Luanda (AFP) - Angola's constitutional court on Wednesday upheld the ruling party's landslide win in last month's election which will usher in the MPLA's fourth decade in power and rejected opposition claims the poll was flawed.

The ruling Popular Movement for the Liberation of Angola won 61.7 percent of the vote, and 150 of the 220 seats in parliament, the country's electoral commission said in its final results.

President Jose Eduardo Dos Santos, 75, who has ruled since 1979 and is reportedly in poor health, will hand over to former defence minister Joao Lourenco at the presidential inauguration expected on September 21.

"Local vote counting was done in accordance with the law and planned processes," the court said in its ruling.

Court president Rui Ferreira said the decision was binding and would not be open to appeal, adding that the poll was free, fair and transparent.

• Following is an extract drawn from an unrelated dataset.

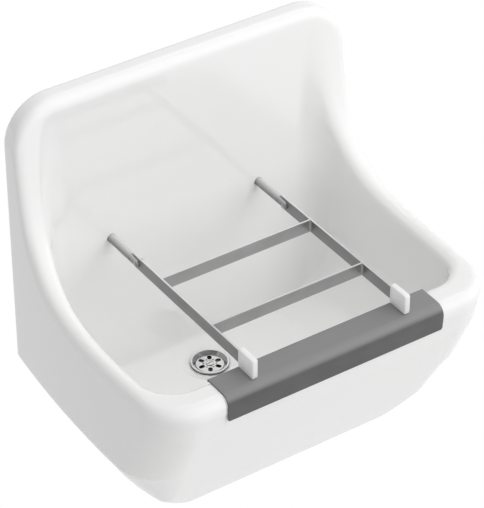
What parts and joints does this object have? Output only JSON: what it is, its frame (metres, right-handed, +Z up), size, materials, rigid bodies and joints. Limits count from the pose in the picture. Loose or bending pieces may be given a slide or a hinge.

Four opposition parties had appealed the result.

Leading opposition party the National Union for the Total Independence of Angola (UNITA) won 26.67 percent of the vote and 51 MPs, while the Casa-CE party scored 9.54 percent and secured 16 seats in parliament.

The remaining three seats were shared by the FNLA and PNS.

UNITA spokesman Alcides Sakala said that his party's parliamentarians would not take their seats in the new national assembly to protest the court's decision.

Claims of voting irregularities have been dismissed by incoming president Lourenco, who accused the opposition of "spoiling the people's party".

"These political groups, by protesting in their own interests against these so-called procedural irregularities, have violated electoral laws," he said previously.

The MPLA had predicted it would win easily, but the result showed a decline in support from the 2012 election.

Human Rights Watch Southern Africa has urged the incoming president to "urgently implement much-needed human rights reforms" in the oil-producing country, which suffered years of civil war that ended in 2002.

The country of 28.8 million is battling high poverty levels and has suffered from a slump in crude prices in recent years.